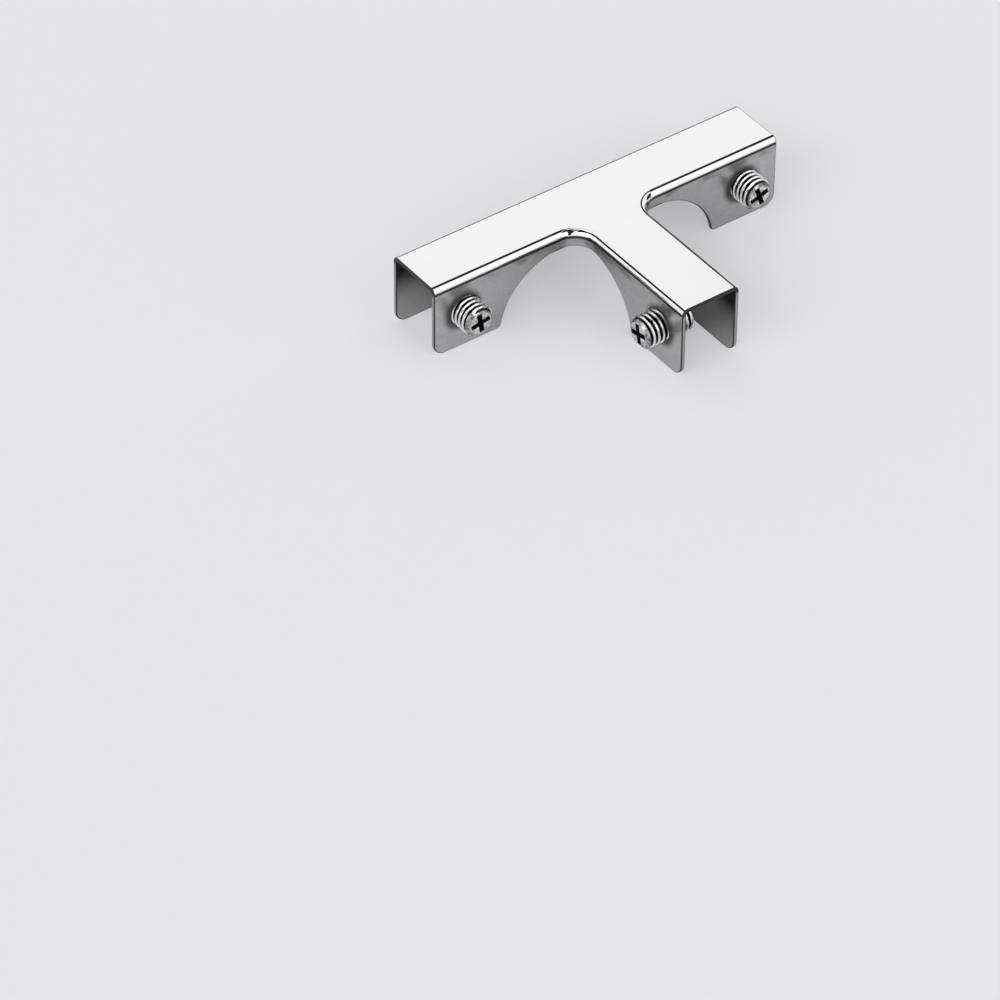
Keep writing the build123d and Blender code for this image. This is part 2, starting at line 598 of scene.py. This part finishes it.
def sheet_finish():
    """Stainless sheet: bright web with a faint grain, satin flanges, a dark line where each fold was pressed."""
    material, bench = new_material("folded_sheet_finish")
    place = bench.place()
    along_bar, across_bar, height = bench.parts(place)
    upward = bench.parts(bench.add("ShaderNodeNewGeometry", output="Normal"))[2]
    flange = bench.drop(height, *FLANGE_BELOW)
    front_flange = bench.drop(across_bar, *FRONT_OR_LEFT_FLANGE)
    left_flange = bench.drop(along_bar, *FRONT_OR_LEFT_FLANGE)
    grain = bench.noise(bench.stretched(place, GRAIN_STRETCH), 1.0, 4.0, 0.6)
    smudges = bench.noise(place, SMUDGE_SCALE, 3.0, 0.6)
    blotches = bench.noise(bench.stretched(place, BLOTCH_STRETCH), 1.0, 4.0, 0.65)
    speckle = bench.noise(place, SPECKLE_SCALE, 3.0, 0.7)

    # Bright web and grey flanges, and the stem's flange paler toward the bar
    paler = left_flange * bench.step(across_bar, *PALER_FROM) * bench.drop(across_bar, *PALER_UP_TO)
    flange_tone = bench.between(paler, FLANGE_TONES)
    tone = bench.mix_color(flange, grey(WEB_TONE), flange_tone)

    # Wear, faint on the web and mottled on the flanges
    wear = bench.mix_color(flange, grain * 0.5 + smudges * 0.5, blotches * 0.55 + speckle * 0.45)
    darkest = bench.between(flange, DARKEST_WEAR)
    lightest = bench.between(flange, LIGHTEST_WEAR)
    mottled = bench.mix_color(1.0, tone, bench.mix_color(wear, darkest, lightest), "MULTIPLY")

    # Stains right under the front folds
    stains = bench.band(height, *STAINS, STAIN_SOFTNESS) * bench.step(smudges, *STAIN_THRESHOLD) * front_flange
    stained = bench.mix_color(stains * STAIN_STRENGTH, mottled, grey(STAIN_TONE))

    # Grime that the screws leave round their holes, most of it above and to one side
    raggedness = GRIME_RAGGEDNESS * smudges
    above_screw = height - SCREW_Z - GRIME_ABOVE
    from_bar_screw = distance(abs(along_bar + GRIME_ASIDE) - SCREW_X, above_screw)
    from_stem_screw = distance(across_bar - SCREW_Y + GRIME_ASIDE, above_screw)
    grime = bench.drop(from_bar_screw + raggedness, *GRIME_RADIUS) * front_flange
    grime = grime + bench.drop(from_stem_screw + raggedness, *GRIME_RADIUS) * left_flange
    grimy = bench.mix_color(grime * GRIME_STRENGTH, stained, grey(GRIME_TONE))

    # The dark line of the press, on the steep part of the fold only
    steep = bench.drop(abs(upward), *LEVEL_FACING)
    press_line = bench.band(height, *PRESS_LINE, PRESS_LINE_SOFTNESS) * steep
    shade = bench.mix_color(press_line * PRESS_LINE_STRENGTH, grimy, grey(PRESS_LINE_TONE))

    roughness = 0.05 + 0.04 * grain + flange * (0.17 + 0.12 * smudges) + 0.3 * grime
    bump = bench.add("ShaderNodeBump", {}, {"Strength": 0.06, "Distance": 0.01 * MM, "Height": grain})
    bench.metal(shade, roughness, Normal=bump)
    return material


def inner_skin_finish():
    """Inside of the channel: never polished, and dull and dark up under the web."""
    material, bench = new_material("inner_skin_finish")
    place = bench.place()
    height = bench.parts(place)[2]
    smudges = bench.noise(place, 260.0, 4.0, 0.6)
    under_web = bench.step(height + (smudges - 0.5) * DULL_SKIN_RAGGEDNESS, *DULL_SKIN)
    colour = bench.mix_color(under_web, bench.between(smudges, INNER_SKIN_TONES), grey(UNDER_WEB_TONE))
    bench.metal(colour, 0.25 + 0.15 * smudges)
    return material


def cut_edge_finish():
    """Where the sheet was sheared: greyer than its skin, and burnt dark across the ends of the web."""
    material, bench = new_material("cut_edge_finish")
    place = bench.place()
    height = bench.parts(place)[2]
    streaks = bench.noise(place, 4000.0, 3.0, 0.6)
    burnt = bench.step(height, *BURNT_EDGE)
    colour = bench.mix_color(burnt, bench.between(streaks, CUT_EDGE_TONES), grey(BURNT_EDGE_TONE))
    bench.metal(colour, 0.3 + 0.15 * streaks)
    return material


def eased_edge_finish():
    """The narrow eased edges, dull and dark beside the skin."""
    material, bench = new_material("eased_edge_finish")
    nicks = bench.noise(bench.place(), 1800.0, 3.0, 0.6)
    bench.metal(bench.between(nicks, EASED_EDGE_TONES), 0.28 + 0.1 * nicks)
    return material


def screw_finish():
    """Bright plated screw steel, dark with oil in the thread roots."""
    material, bench = new_material("screw_steel_finish")
    grain = bench.noise(bench.place(), 2500.0, 3.0, 0.6)
    standing = bench.add("ShaderNodeAttribute", {"attribute_name": "thread_standing"}, {}, "Fac")
    clean = bench.step(standing + (grain - 0.5) * OIL_RAGGEDNESS, *OIL_ENDS)
    colour = bench.mix_color(clean, grey(THREAD_ROOT_TONE), bench.between(grain, THREAD_TONES))
    bench.metal(colour, 0.22 - 0.12 * clean + 0.06 * grain)
    return material


def turned_end_finish(name, tones):
    """Round the cross recess and on the chamfer: duller than the thread, with grime in its marks."""
    material, bench = new_material(name)
    grain = bench.noise(bench.place(), 1500.0, 4.0, 0.65)
    bench.metal(bench.between(bench.step(grain, 0.35, 0.65), tones), 0.22 + 0.1 * grain)
    return material


def recess_finish():
    """Inside the cross recess, which is punched and never polished."""
    material, bench = new_material("cross_recess_finish")
    grain = bench.noise(bench.place(), 3000.0, 3.0, 0.6)
    bench.metal(bench.between(grain, RECESS_TONES), 0.35 + 0.1 * grain)
    return material


def floor_finish():
    """Pale matt floor, which shows itself paler to the camera and keeps the shadow."""
    material, bench = new_material("studio_floor")
    cast = bench.noise(bench.place(), 3.0)
    colour = bench.mix_color(cast, *(grey(tone, FLOOR_BLUE) for tone in FLOOR_TONES))
    matt = bench.add("ShaderNodeBsdfDiffuse", {}, {"Color": colour})
    pale = bench.add("ShaderNodeEmission", {}, {"Color": grey(BACKDROP_TONE, FLOOR_BLUE), "Strength": 1.0})
    seen = bench.add("ShaderNodeLightPath", output="Is Camera Ray")
    surface = bench.add("ShaderNodeMixShader", {}, {0: seen * FLOOR_SHOWN, 1: matt, 2: pale})
    bench.add("ShaderNodeOutputMaterial", {}, {"Surface": surface})
    return material


def make_floor():
    """The floor under the free edges of the flanges."""
    clear_selection()
    floor_level = (0, 0, cad_box[0].z)
    bpy.ops.mesh.primitive_circle_add(vertices=96, radius=FLOOR_RADIUS, fill_type="NGON", location=floor_level)
    floor = bpy.context.object
    floor.name = "floor"
    bpy.ops.object.transform_apply(location=True, rotation=True, scale=True)
    floor.data.materials.append(floor_finish())


def set_camera():
    """Stand the camera where the photograph was taken from."""
    back = Vector((sin(AZIMUTH) * cos(ELEVATION), -cos(AZIMUTH) * cos(ELEVATION), sin(ELEVATION)))
    level = Vector((cos(AZIMUTH), sin(AZIMUTH), 0))
    plumb = back.cross(level)
    right = cos(ROLL) * level + sin(ROLL) * plumb
    up = cos(ROLL) * plumb - sin(ROLL) * level
    pose = Matrix((right, up, back)).transposed().to_4x4()
    pose.translation = CAMERA_PLACE
    bpy.ops.object.camera_add()
    camera = bpy.context.object
    camera.name = "camera"
    camera.data.sensor_width = SENSOR_WIDTH
    camera.data.lens = LENS
    camera.data.clip_start, camera.data.clip_end = CLIP_RANGE
    camera.matrix_world = pose
    bpy.context.scene.camera = camera


def dark_cards(studio, right, back, up):
    """The dark cards that draw the black lines along the folds, each 1 where it hides the sky."""

    def card(right_range, back_range, edge):
        return studio.band(right, *right_range, edge) * studio.band(back, *back_range, edge)

    mirror_right = right - MIRRORED_POINT[0]
    mirror_back = back - MIRRORED_POINT[1]
    over_bar = card((0.38, 0.585), (-0.11, 0.585), CRISP_CARD_EDGE)
    to_the_left = card((-0.62, -0.22), (-0.34, 0.70), CARD_EDGE) * studio.step(up, 0.25, 0.33)
    # It leaves the zenith clear, which the web mirrors when it is seen from above
    overhead = card((-0.60, 0.37), (-0.38, 0.24), CARD_EDGE) * studio.step(distance(right, back), 0.08, 0.11)
    # A fan between two rays from the mirrored point, for the rounded inner corners of the T
    front_fan = (
        studio.step(mirror_right * 0.809 - mirror_back * 0.588, 0.0, 0.05)
        * studio.step(mirror_back * 0.309 - mirror_right * 0.951, 0.0, 0.05)
        * studio.drop(back, -0.36, -0.28)
        * studio.step(right, -0.40, -0.34)
    )
    behind_bar = (
        studio.band(right, 0.43, 0.525, CRISP_CARD_EDGE)
        * studio.drop(up, 0.38, 0.46)
        * studio.step(back, 0.62, 0.66)
    )
    behind_stem = (
        studio.band(back, 0.545, 0.63, CRISP_CARD_EDGE)
        * studio.drop(up, 0.52, 0.56)
        * studio.step(right, 0.53, 0.58)
    )
    beside = (
        studio.band(distance(mirror_right, mirror_back), 0.10, 0.38, 0.04)
        * studio.step(mirror_right, 0.02, 0.07)
        * studio.drop(mirror_back, -0.05, -0.02)
    )
    to_the_right = (
        studio.step(right * 0.79 - back * 0.61, 0.55, 0.61)
        * studio.step(right + 0.35 * back, 0.53, 0.58)
        * studio.band(back, -0.56, -0.13, 0.08)
    )
    return [over_bar, to_the_left, overhead, front_fan, behind_bar, behind_stem, beside, to_the_right]


def light_studio():
    """A sky that is pale all round, brighter at the front left where the main box is, and dark on the cards."""
    world = bpy.data.worlds.new("studio")
    world.use_nodes = True
    bpy.context.scene.world = world
    studio = Bench(world.node_tree)
    right, back, up = studio.parts(studio.add("ShaderNodeTexCoord", output="Generated"))
    open_sky = 1.0
    for card in dark_cards(studio, right, back, up):
        open_sky = open_sky * (1 - card)
    main_box = studio.step(0.0 - right - back, *MAIN_BOX_TOWARD_LEFT_FRONT) * studio.step(up, *MAIN_BOX_UP)
    level = SKY_LIGHT + MAIN_BOX_LIGHT * main_box - BACK_DIMMING * studio.step(back, *DIMMED_BACK)
    softboxes = studio.add(
        "ShaderNodeBackground", {}, {"Color": grey(1.0), "Strength": CARD_LIGHT + level * open_sky}
    )
    backdrop = studio.add("ShaderNodeBackground", {}, {"Color": grey(BACKDROP_TONE, BACKDROP_BLUE), "Strength": 1.0})
    seen = studio.add("ShaderNodeLightPath", output="Is Camera Ray")
    shown = studio.add("ShaderNodeMixShader", {}, {0: seen, 1: softboxes, 2: backdrop})
    studio.add("ShaderNodeOutputWorld", {}, {"Surface": shown})
    bpy.context.scene.view_settings.view_transform = "Standard"


make_sheet_body(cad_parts["clip_body"])
place_screws(make_set_screw())
make_floor()
set_camera()
light_studio()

» Exercise task:
Extract each line from the listing that holds the word "scene".

» Result for this task:
Keep writing the build123d and Blender code for this image. This is part 2, starting at line 598 of scene.py. This part finishes it.
    bpy.context.scene.camera = camera
    bpy.context.scene.world = world
    bpy.context.scene.view_settings.view_transform = "Standard"